WHAT THIS TASK INVOLVES: Copy all lines of the listing that include the string "caption".

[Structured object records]
** begin **
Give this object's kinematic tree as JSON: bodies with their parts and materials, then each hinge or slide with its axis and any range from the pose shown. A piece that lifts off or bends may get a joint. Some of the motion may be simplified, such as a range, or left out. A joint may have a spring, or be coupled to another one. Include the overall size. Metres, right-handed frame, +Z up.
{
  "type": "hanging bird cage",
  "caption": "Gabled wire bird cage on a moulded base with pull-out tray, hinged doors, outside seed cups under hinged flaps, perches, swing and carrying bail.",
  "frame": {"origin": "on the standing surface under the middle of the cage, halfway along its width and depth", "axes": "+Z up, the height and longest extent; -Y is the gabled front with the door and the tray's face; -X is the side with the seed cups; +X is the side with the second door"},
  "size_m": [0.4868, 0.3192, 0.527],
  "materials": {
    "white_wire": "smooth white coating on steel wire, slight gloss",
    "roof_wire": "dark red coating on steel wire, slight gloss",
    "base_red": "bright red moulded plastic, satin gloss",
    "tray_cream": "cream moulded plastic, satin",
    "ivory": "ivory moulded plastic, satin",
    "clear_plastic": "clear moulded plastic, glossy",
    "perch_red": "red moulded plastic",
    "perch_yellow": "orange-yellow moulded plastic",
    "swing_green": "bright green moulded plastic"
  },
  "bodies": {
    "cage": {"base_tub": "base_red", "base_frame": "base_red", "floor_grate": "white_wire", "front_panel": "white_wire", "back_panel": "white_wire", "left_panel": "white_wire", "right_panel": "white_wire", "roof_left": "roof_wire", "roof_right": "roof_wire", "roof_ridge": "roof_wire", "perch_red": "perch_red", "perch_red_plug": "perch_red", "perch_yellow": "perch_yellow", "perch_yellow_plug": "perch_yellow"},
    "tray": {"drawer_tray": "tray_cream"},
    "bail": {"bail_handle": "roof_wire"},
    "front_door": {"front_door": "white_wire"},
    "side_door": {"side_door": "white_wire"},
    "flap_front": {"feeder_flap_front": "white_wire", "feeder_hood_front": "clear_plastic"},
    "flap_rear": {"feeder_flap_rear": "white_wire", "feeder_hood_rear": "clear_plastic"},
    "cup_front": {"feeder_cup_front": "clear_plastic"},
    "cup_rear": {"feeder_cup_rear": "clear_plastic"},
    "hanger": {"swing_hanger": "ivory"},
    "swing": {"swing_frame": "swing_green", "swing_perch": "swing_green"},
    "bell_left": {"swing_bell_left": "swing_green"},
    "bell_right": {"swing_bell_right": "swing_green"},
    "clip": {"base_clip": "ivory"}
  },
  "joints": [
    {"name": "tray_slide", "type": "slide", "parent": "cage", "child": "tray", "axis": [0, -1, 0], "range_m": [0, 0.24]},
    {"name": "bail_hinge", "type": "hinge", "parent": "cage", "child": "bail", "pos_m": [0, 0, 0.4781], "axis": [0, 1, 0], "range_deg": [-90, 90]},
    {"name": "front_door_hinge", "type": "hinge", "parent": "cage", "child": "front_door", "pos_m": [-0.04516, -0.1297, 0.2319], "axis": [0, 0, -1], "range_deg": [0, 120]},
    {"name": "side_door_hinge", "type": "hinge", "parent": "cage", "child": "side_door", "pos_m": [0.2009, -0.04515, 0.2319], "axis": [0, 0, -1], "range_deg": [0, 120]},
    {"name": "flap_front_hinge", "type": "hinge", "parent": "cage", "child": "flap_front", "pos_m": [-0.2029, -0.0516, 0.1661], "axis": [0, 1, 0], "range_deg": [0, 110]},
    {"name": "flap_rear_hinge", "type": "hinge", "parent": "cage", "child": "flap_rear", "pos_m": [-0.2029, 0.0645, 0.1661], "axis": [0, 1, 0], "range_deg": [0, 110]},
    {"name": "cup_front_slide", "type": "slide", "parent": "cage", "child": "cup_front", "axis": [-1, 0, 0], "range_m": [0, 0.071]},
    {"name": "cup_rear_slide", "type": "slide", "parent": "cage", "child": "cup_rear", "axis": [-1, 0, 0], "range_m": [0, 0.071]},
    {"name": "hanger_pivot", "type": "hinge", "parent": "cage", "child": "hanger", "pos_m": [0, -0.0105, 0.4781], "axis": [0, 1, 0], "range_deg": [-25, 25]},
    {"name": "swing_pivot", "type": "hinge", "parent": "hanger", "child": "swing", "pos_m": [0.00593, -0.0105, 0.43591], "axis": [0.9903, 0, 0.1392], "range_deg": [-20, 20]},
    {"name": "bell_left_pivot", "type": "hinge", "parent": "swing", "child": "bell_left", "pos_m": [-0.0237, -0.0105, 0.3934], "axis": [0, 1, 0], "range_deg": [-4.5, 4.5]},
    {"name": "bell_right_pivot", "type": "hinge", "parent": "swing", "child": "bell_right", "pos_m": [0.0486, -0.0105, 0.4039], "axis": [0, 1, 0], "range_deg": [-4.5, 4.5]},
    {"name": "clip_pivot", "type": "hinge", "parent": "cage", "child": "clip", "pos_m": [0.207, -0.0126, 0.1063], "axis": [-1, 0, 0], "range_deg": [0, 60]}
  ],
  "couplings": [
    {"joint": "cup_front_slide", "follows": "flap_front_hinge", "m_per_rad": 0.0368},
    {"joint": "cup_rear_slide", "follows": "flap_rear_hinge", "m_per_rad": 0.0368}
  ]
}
** end **
** begin **
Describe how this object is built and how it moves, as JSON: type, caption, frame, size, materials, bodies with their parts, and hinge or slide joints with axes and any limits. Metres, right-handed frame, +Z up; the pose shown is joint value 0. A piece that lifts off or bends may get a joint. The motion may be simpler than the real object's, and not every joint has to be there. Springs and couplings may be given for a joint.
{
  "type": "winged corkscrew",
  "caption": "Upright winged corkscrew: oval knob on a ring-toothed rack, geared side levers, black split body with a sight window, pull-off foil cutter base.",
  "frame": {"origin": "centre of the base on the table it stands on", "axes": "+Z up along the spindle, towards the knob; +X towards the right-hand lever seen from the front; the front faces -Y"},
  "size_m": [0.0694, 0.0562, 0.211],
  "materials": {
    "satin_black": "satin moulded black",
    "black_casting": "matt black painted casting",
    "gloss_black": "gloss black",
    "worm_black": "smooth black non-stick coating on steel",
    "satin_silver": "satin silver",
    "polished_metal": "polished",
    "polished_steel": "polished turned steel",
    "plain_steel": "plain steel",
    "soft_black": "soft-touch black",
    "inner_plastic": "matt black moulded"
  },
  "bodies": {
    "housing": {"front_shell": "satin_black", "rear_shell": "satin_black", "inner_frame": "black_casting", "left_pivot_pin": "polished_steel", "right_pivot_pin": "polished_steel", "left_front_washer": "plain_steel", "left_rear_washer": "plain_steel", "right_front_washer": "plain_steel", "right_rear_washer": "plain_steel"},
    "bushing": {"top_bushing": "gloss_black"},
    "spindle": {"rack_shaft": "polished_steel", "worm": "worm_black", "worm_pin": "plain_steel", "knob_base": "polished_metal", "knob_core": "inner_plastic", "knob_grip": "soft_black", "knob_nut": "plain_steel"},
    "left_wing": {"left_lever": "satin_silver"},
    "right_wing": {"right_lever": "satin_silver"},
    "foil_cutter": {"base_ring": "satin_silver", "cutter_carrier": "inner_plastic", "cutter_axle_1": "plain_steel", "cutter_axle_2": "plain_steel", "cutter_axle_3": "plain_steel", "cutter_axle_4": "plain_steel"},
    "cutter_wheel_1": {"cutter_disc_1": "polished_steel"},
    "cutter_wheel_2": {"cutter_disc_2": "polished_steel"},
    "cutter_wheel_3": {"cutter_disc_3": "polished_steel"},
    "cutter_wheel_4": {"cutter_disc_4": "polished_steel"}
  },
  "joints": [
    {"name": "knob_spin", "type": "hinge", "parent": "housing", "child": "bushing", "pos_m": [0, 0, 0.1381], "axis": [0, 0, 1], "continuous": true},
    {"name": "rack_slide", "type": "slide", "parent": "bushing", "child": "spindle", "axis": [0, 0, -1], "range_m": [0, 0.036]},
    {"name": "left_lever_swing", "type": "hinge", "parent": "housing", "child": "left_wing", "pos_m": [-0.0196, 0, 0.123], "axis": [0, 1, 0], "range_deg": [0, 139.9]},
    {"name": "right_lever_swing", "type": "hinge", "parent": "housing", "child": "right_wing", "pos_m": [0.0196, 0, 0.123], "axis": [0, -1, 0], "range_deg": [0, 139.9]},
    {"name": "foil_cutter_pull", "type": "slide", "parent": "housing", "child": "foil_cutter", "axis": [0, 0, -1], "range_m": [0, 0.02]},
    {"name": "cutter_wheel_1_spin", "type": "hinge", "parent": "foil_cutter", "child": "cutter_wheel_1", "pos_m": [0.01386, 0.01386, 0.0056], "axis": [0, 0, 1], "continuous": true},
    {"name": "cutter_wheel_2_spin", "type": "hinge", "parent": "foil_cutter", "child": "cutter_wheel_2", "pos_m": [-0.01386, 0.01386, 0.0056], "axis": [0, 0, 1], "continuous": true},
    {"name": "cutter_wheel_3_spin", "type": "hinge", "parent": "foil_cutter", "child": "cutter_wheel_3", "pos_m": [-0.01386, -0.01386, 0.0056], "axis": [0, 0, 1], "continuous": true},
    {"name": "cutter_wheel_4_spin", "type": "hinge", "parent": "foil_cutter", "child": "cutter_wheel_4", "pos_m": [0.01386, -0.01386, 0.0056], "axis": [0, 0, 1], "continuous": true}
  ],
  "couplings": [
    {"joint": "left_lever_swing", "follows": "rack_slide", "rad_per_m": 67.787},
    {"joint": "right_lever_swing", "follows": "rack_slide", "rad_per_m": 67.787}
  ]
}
** end **
TASK ANSWER:
  "caption": "Gabled wire bird cage on a moulded base with pull-out tray, hinged doors, outside seed cups under hinged flaps, perches, swing and carrying bail.",
Describe how this object is built and how it moves, as JSON: type, caption, frame, size, materials, bodies with their parts, and hinge or slide joints with axes and any limits. Metres, right-handed frame, +Z up; the pose shown is joint value 0. A piece that lifts off or bends may get a joint. The motion may be simpler than the real object's, and not every joint has to be there. Springs and couplings may be given for a joint.
  "caption": "Upright winged corkscrew: oval knob on a ring-toothed rack, geared side levers, black split body with a sight window, pull-off foil cutter base.",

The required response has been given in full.